[start]
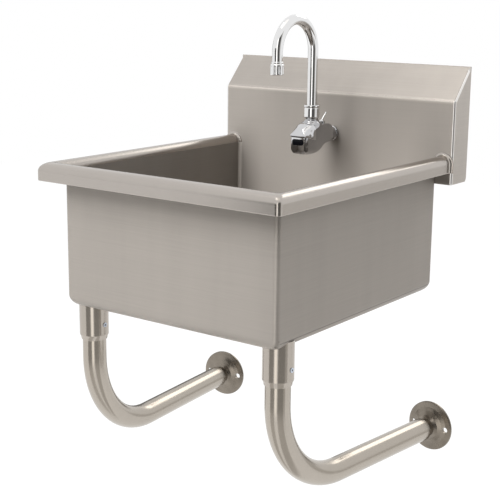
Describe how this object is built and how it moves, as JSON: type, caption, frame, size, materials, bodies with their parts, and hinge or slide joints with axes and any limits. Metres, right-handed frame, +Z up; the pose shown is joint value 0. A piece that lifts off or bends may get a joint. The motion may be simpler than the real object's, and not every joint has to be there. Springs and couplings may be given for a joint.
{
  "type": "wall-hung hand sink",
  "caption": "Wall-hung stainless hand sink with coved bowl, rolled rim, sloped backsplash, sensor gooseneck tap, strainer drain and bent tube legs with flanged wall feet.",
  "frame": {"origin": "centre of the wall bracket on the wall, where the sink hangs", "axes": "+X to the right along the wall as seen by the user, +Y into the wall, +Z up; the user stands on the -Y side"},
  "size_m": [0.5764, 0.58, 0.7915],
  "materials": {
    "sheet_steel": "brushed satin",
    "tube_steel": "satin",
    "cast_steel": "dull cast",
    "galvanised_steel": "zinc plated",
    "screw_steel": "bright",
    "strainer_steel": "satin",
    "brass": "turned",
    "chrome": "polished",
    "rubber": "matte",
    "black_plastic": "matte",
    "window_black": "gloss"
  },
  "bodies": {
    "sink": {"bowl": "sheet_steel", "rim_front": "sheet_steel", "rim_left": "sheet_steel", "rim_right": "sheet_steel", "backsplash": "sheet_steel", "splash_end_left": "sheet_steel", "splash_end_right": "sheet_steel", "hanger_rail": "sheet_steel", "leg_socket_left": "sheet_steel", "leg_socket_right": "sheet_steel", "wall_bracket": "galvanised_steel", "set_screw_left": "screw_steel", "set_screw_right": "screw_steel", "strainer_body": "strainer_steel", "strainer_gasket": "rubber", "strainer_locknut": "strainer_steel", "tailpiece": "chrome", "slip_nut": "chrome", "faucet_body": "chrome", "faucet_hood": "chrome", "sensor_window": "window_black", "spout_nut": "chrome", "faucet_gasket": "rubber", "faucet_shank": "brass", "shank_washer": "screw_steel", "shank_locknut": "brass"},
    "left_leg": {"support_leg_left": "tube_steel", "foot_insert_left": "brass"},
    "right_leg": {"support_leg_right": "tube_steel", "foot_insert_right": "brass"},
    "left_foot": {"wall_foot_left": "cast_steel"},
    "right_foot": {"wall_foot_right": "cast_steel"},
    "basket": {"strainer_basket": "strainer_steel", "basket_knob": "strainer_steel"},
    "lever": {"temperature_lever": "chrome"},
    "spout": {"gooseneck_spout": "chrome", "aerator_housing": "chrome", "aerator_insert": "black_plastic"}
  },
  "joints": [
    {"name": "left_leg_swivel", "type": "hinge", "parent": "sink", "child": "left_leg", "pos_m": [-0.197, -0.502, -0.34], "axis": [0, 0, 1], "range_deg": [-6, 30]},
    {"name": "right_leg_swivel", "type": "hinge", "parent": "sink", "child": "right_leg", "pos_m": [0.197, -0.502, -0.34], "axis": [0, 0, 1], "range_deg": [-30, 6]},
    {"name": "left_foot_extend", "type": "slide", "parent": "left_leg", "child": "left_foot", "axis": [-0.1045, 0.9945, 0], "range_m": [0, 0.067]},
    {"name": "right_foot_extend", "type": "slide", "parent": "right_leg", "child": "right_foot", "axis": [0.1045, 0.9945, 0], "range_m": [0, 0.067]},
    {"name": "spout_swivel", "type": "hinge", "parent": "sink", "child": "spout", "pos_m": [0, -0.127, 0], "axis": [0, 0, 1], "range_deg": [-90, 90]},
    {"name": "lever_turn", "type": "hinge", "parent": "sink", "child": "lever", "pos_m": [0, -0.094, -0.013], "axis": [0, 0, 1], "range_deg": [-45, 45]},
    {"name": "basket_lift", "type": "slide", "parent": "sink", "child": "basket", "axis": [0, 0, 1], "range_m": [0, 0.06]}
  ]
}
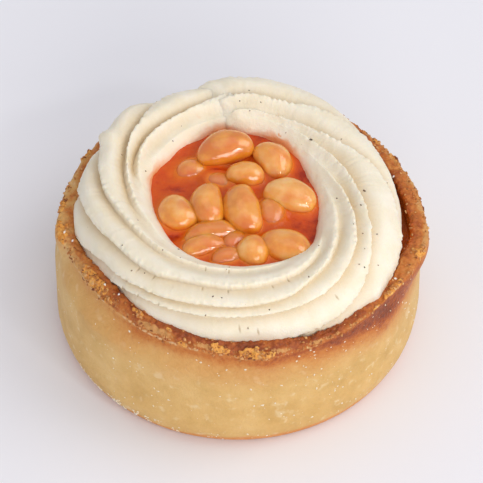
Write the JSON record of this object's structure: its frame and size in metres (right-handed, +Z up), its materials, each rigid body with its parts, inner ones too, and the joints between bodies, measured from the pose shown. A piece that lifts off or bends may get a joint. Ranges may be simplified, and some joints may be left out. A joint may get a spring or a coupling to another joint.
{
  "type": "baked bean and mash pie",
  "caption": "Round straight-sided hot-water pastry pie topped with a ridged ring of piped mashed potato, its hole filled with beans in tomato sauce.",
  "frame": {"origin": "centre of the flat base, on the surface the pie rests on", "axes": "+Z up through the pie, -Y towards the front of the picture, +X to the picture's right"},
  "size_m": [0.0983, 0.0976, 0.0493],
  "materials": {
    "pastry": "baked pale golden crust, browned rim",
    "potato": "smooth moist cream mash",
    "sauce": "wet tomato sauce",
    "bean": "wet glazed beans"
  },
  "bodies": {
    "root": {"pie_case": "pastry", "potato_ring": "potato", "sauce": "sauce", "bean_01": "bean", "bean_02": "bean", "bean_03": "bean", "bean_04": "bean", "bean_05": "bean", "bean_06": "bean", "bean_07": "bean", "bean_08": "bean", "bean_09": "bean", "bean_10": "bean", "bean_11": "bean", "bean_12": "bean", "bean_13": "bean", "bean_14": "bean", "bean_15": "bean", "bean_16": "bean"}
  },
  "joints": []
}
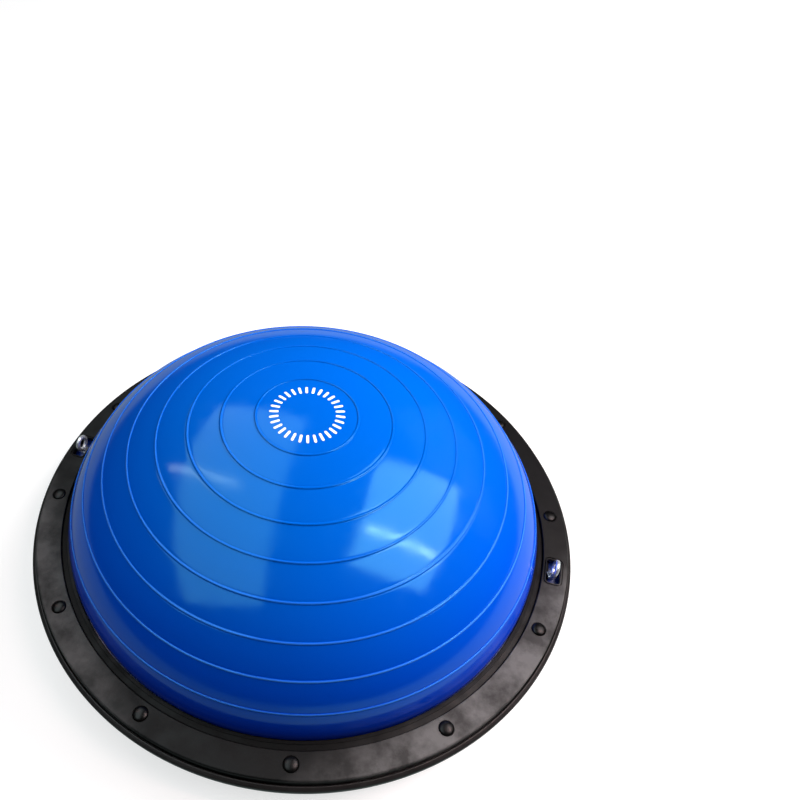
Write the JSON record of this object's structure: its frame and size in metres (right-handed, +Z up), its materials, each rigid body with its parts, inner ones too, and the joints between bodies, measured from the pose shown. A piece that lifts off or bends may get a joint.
[end]
SET PROBLEM ::
Print all of the entries exactly as they are written.

TASK OUTPUT ::
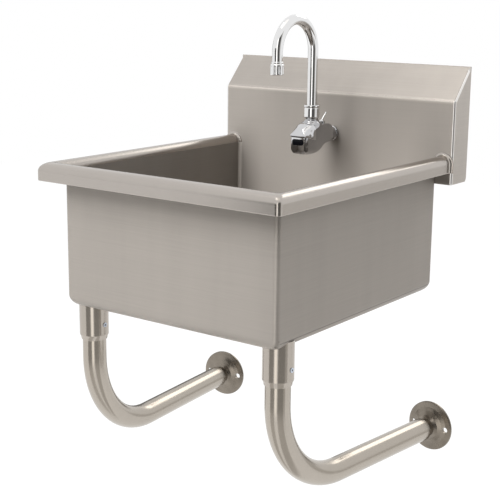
Describe how this object is built and how it moves, as JSON: type, caption, frame, size, materials, bodies with their parts, and hinge or slide joints with axes and any limits. Metres, right-handed frame, +Z up; the pose shown is joint value 0. A piece that lifts off or bends may get a joint. The motion may be simpler than the real object's, and not every joint has to be there. Springs and couplings may be given for a joint.
{
  "type": "wall-hung hand sink",
  "caption": "Wall-hung stainless hand sink with coved bowl, rolled rim, sloped backsplash, sensor gooseneck tap, strainer drain and bent tube legs with flanged wall feet.",
  "frame": {"origin": "centre of the wall bracket on the wall, where the sink hangs", "axes": "+X to the right along the wall as seen by the user, +Y into the wall, +Z up; the user stands on the -Y side"},
  "size_m": [0.5764, 0.58, 0.7915],
  "materials": {
    "sheet_steel": "brushed satin",
    "tube_steel": "satin",
    "cast_steel": "dull cast",
    "galvanised_steel": "zinc plated",
    "screw_steel": "bright",
    "strainer_steel": "satin",
    "brass": "turned",
    "chrome": "polished",
    "rubber": "matte",
    "black_plastic": "matte",
    "window_black": "gloss"
  },
  "bodies": {
    "sink": {"bowl": "sheet_steel", "rim_front": "sheet_steel", "rim_left": "sheet_steel", "rim_right": "sheet_steel", "backsplash": "sheet_steel", "splash_end_left": "sheet_steel", "splash_end_right": "sheet_steel", "hanger_rail": "sheet_steel", "leg_socket_left": "sheet_steel", "leg_socket_right": "sheet_steel", "wall_bracket": "galvanised_steel", "set_screw_left": "screw_steel", "set_screw_right": "screw_steel", "strainer_body": "strainer_steel", "strainer_gasket": "rubber", "strainer_locknut": "strainer_steel", "tailpiece": "chrome", "slip_nut": "chrome", "faucet_body": "chrome", "faucet_hood": "chrome", "sensor_window": "window_black", "spout_nut": "chrome", "faucet_gasket": "rubber", "faucet_shank": "brass", "shank_washer": "screw_steel", "shank_locknut": "brass"},
    "left_leg": {"support_leg_left": "tube_steel", "foot_insert_left": "brass"},
    "right_leg": {"support_leg_right": "tube_steel", "foot_insert_right": "brass"},
    "left_foot": {"wall_foot_left": "cast_steel"},
    "right_foot": {"wall_foot_right": "cast_steel"},
    "basket": {"strainer_basket": "strainer_steel", "basket_knob": "strainer_steel"},
    "lever": {"temperature_lever": "chrome"},
    "spout": {"gooseneck_spout": "chrome", "aerator_housing": "chrome", "aerator_insert": "black_plastic"}
  },
  "joints": [
    {"name": "left_leg_swivel", "type": "hinge", "parent": "sink", "child": "left_leg", "pos_m": [-0.197, -0.502, -0.34], "axis": [0, 0, 1], "range_deg": [-6, 30]},
    {"name": "right_leg_swivel", "type": "hinge", "parent": "sink", "child": "right_leg", "pos_m": [0.197, -0.502, -0.34], "axis": [0, 0, 1], "range_deg": [-30, 6]},
    {"name": "left_foot_extend", "type": "slide", "parent": "left_leg", "child": "left_foot", "axis": [-0.1045, 0.9945, 0], "range_m": [0, 0.067]},
    {"name": "right_foot_extend", "type": "slide", "parent": "right_leg", "child": "right_foot", "axis": [0.1045, 0.9945, 0], "range_m": [0, 0.067]},
    {"name": "spout_swivel", "type": "hinge", "parent": "sink", "child": "spout", "pos_m": [0, -0.127, 0], "axis": [0, 0, 1], "range_deg": [-90, 90]},
    {"name": "lever_turn", "type": "hinge", "parent": "sink", "child": "lever", "pos_m": [0, -0.094, -0.013], "axis": [0, 0, 1], "range_deg": [-45, 45]},
    {"name": "basket_lift", "type": "slide", "parent": "sink", "child": "basket", "axis": [0, 0, 1], "range_m": [0, 0.06]}
  ]
}
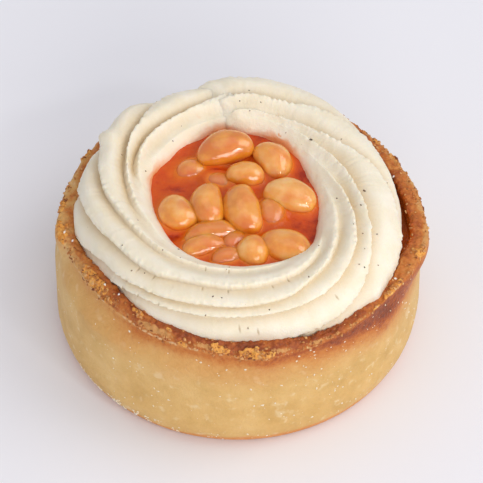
Write the JSON record of this object's structure: its frame and size in metres (right-handed, +Z up), its materials, each rigid body with its parts, inner ones too, and the joints between bodies, measured from the pose shown. A piece that lifts off or bends may get a joint. Ranges may be simplified, and some joints may be left out. A joint may get a spring or a coupling to another joint.
{
  "type": "baked bean and mash pie",
  "caption": "Round straight-sided hot-water pastry pie topped with a ridged ring of piped mashed potato, its hole filled with beans in tomato sauce.",
  "frame": {"origin": "centre of the flat base, on the surface the pie rests on", "axes": "+Z up through the pie, -Y towards the front of the picture, +X to the picture's right"},
  "size_m": [0.0983, 0.0976, 0.0493],
  "materials": {
    "pastry": "baked pale golden crust, browned rim",
    "potato": "smooth moist cream mash",
    "sauce": "wet tomato sauce",
    "bean": "wet glazed beans"
  },
  "bodies": {
    "root": {"pie_case": "pastry", "potato_ring": "potato", "sauce": "sauce", "bean_01": "bean", "bean_02": "bean", "bean_03": "bean", "bean_04": "bean", "bean_05": "bean", "bean_06": "bean", "bean_07": "bean", "bean_08": "bean", "bean_09": "bean", "bean_10": "bean", "bean_11": "bean", "bean_12": "bean", "bean_13": "bean", "bean_14": "bean", "bean_15": "bean", "bean_16": "bean"}
  },
  "joints": []
}
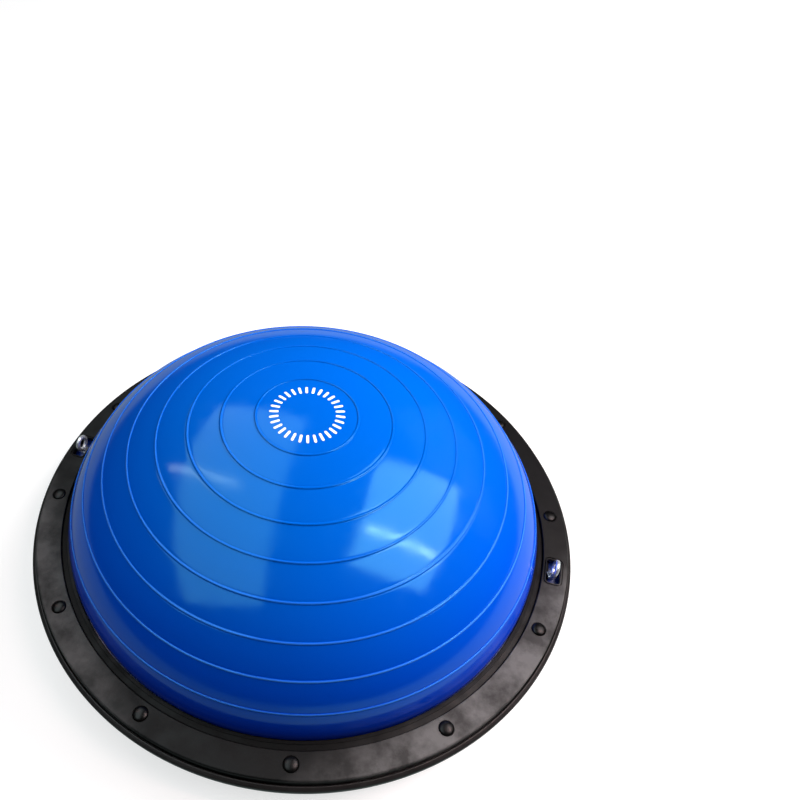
Write the JSON record of this object's structure: its frame and size in metres (right-handed, +Z up), its materials, each rigid body with its parts, inner ones too, and the joints between bodies, measured from the pose shown. A piece that lifts off or bends may get a joint.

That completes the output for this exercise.